Thursday, April 3, 2014

The Journey

No matter what version we read, Mara does not go away.  There is no state of enlightened retirement, no experience of awakening that places us outside the truth of change.  Everything breathes and turns in its cycles.  --  Jack Kornfield*

"I've been here before."  I've been saying that to myself a lot lately.  I know I am a slow learner.  I know that it takes me awhile to sometimes "get" what God is trying to tell me.  I had thought, however, that once I "got it," it would stick.  But no.

I forget, and have to be reminded again.  Or the setting changes slightly, and the lesson has to be learned as if for the first time.  For example, I learn to value unity in diversity, and then want to find a place where everyone thinks like I do -- again.   I learn to value my unique gifts, and then think God must have called the wrong person -- again.  I learn that I need to get my ego out of the picture, and then don't listen to someone because I think I know more than they do.  Seriously.  I could go on.  It's a bit depressing.

My journey of faith has not been very straight-forward.  It has not been like a long, cross-country walk, exploring one new path, or seeing one new vista, after another.  I've been thinking lately that it's more like a spiral.  I seem to be always traversing the same areas, just from a slightly different point of view.  I have consoled myself with the thought that, well, if it's a spiral then maybe I'm getting closer to something.  Closer to God?  I don't think that's it.  I am as close to God as I want to be, now.  I know God is with me -- that, at least, is one lesson I haven't forgotten.  (Yet.)  So what am I spiraling toward?

My sister-in-law sent me Jack Kornfield's book, "After the Ecstasy, the Laundry," for my birthday.  She's good at picking books for me as this was a book that I bought a long time ago for myself!  At first I thought about taking it to the used bookstore since I already have a copy, but then I wondered if I should actually read it instead --  you never know when God is trying to tell you something.  I'm glad I did because this book is shedding a lot of light on my journey. 

Kornfield fills his book with examples of spiritual seekers of all faiths who find integrating spiritual lessons into daily life very challenging.  In a chapter titled "The Fires of Initiation," he writes, "Some experience it as a slow spiral, a steady and repetitive remaking of inner being.  The heart gradually deepens in knowing, compassion, and trust through the hundred thousand repeated practices and heartfelt sincerity of a regular spiritual discipline.  ...learning the same teachings over and over again....  This is the slow way of initiation, putting yourself over and over into the condition of attention and respect, baking yourself in the oven repeatedly until your whole being is cooked, matured, transformed."( pg. 39)  Somehow, I find this comforting.  Perhaps, it's knowing that I'm not the only one.
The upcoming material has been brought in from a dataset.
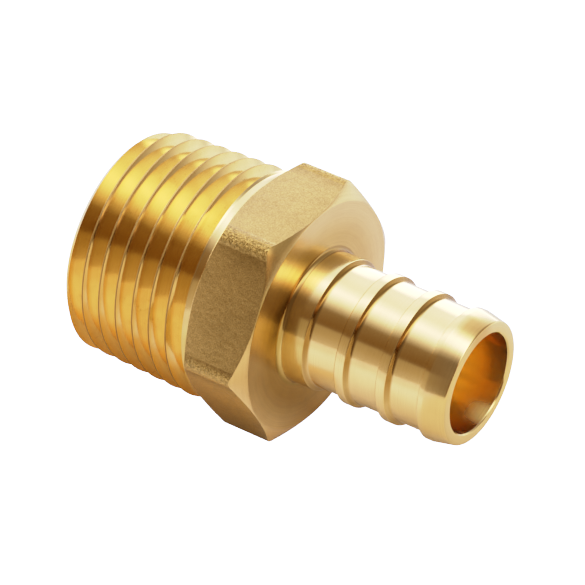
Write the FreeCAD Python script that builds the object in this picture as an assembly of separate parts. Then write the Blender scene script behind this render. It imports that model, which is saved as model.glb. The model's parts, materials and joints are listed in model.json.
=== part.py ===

And that there is a purpose to it, after all.

Kornfield writes, "When the Christian mystic Julian of Norwich says she knows of no lover of God who is kept safe from falling, she is voicing the understanding that to descend is also God's will.  Whether we understand this or not, Mara does return.  The fall, the descent, and its subsequent humility can be seen as another form of blessing."  (pg. 131).  Mara represents temptation, but it is a kind that forces us to learn something essential. 

I found confirmed in this book something that I was just beginning to suspect:  that much of my difficulty is caused by ingrained habits of mind:  fear, jealousy, pride, sloth, -- those Seven Deadly Sins as they have sometimes been called.  It's not that I'm in the wrong place, or that I'm the wrong person, and I need to leave.  It's simply that these problematic habits of mind have got to go.  My hope is that the more I learn to let go of these habits, the more open my heart will be to simply following God's will.
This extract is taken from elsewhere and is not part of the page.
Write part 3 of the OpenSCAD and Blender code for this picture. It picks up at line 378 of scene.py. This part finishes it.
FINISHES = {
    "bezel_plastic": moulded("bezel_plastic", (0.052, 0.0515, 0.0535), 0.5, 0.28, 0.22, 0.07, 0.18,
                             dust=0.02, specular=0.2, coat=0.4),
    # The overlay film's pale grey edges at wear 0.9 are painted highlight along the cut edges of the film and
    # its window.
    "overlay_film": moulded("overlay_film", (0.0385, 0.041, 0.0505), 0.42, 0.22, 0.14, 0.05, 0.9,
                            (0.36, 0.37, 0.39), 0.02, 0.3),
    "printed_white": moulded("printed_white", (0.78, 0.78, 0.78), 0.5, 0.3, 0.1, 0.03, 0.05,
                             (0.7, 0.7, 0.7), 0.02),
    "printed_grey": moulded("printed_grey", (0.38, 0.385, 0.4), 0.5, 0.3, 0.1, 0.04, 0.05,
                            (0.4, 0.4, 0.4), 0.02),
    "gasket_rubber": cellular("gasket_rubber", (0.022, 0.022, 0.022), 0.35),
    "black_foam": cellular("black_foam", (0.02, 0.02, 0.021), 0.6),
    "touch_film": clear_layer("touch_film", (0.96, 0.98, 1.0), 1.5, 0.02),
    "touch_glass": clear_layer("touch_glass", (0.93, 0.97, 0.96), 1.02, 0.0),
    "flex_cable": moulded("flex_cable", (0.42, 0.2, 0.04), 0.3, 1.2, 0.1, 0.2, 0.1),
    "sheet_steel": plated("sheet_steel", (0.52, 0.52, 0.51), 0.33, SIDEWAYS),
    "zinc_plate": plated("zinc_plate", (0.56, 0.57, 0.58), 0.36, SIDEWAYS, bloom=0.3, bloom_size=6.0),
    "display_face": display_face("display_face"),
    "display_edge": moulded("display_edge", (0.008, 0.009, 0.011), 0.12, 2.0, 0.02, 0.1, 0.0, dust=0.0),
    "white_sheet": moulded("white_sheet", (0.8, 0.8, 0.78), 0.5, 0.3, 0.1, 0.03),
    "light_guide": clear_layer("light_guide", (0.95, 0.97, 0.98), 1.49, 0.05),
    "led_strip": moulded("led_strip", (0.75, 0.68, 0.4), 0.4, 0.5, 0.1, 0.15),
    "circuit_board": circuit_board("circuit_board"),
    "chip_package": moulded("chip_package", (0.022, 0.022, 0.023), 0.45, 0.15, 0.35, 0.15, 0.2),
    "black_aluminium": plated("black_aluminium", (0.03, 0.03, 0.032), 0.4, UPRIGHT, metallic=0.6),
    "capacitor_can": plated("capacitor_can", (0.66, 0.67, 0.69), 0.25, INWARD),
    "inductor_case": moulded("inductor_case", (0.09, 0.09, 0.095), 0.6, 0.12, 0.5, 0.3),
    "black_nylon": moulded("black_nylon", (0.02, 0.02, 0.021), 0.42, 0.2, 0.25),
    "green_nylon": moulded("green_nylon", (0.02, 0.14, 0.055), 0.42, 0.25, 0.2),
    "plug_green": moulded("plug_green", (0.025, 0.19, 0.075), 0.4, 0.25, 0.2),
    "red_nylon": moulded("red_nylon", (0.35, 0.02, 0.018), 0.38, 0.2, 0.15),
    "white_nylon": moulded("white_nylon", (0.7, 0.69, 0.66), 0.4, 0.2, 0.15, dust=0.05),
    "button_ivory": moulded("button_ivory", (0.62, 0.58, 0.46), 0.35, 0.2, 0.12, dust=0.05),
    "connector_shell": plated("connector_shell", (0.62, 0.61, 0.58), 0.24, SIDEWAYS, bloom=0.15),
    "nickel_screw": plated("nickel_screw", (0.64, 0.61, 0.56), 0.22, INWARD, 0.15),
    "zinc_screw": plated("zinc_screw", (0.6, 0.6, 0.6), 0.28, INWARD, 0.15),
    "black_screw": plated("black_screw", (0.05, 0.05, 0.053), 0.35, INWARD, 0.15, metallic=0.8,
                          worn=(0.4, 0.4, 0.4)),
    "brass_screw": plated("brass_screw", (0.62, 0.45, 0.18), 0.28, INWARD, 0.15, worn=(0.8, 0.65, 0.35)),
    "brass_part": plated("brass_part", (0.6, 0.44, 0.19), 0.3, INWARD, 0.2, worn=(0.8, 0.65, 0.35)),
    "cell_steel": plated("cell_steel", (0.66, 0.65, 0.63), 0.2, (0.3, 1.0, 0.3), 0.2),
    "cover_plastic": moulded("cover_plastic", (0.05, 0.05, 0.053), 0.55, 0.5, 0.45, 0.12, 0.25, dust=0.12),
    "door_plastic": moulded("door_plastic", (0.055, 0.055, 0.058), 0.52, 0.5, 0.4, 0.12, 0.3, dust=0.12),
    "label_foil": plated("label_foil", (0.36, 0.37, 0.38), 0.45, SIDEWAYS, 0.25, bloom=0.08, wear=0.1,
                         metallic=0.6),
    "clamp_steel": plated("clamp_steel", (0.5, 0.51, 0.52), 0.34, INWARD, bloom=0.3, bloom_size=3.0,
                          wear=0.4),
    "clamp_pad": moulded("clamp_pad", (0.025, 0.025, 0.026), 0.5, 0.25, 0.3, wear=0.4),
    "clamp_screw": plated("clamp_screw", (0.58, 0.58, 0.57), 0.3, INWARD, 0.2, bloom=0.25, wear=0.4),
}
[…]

In this respect, Mara can be viewed as a friend, instead of an enemy.  For she shows us what needs to be addressed to attain greater freedom for ourselves. And so, instead of beating myself up for again traversing the same territory, I need to recognize that I still have something new  to learn about myself.  And, maybe, the first thing I need to learn is to be more gentle towards myself on this journey.   

I am reminded of the book I am writing about my journey of faith.  It is about the lessons I started learning ten years ago.  Each lesson is paired with a walk, an actual walk that I took, that works as an analogy for that lesson.  I had thought that each walk would represent a specific lesson, but now I think that my journey of faith is composed of repeated walks along specific paths, perhaps even favorite paths, on which I always learn something new.
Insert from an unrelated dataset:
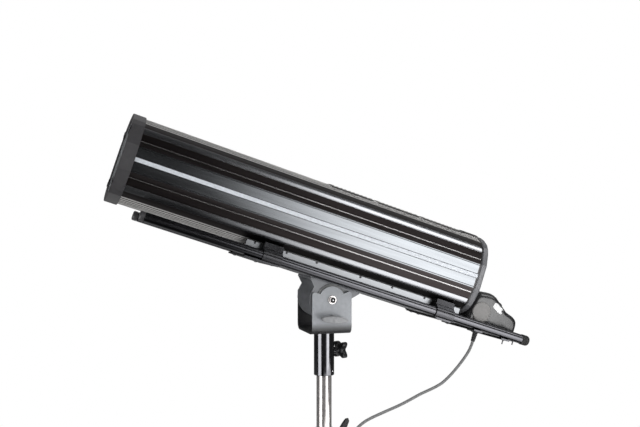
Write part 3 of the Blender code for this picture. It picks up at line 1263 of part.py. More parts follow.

May your journey, too, be filled with new insights all along the way, and ...

May the peace
which passes understanding
be with you 


from "After the Ecstasy, the Laundry: How the Heart Grows Wise on the Spiritual Path," by Jack Kornfield (Bantam Books, 2000), pg. 124


marie said...

Pam! What a wonderful article. I feel like I'm in the same place. I have bad habits that I am continually trying to break. I can't wait for your book! (:

Pamela Keane said...

Thank you, Marie. It's nice to know you feel the same way.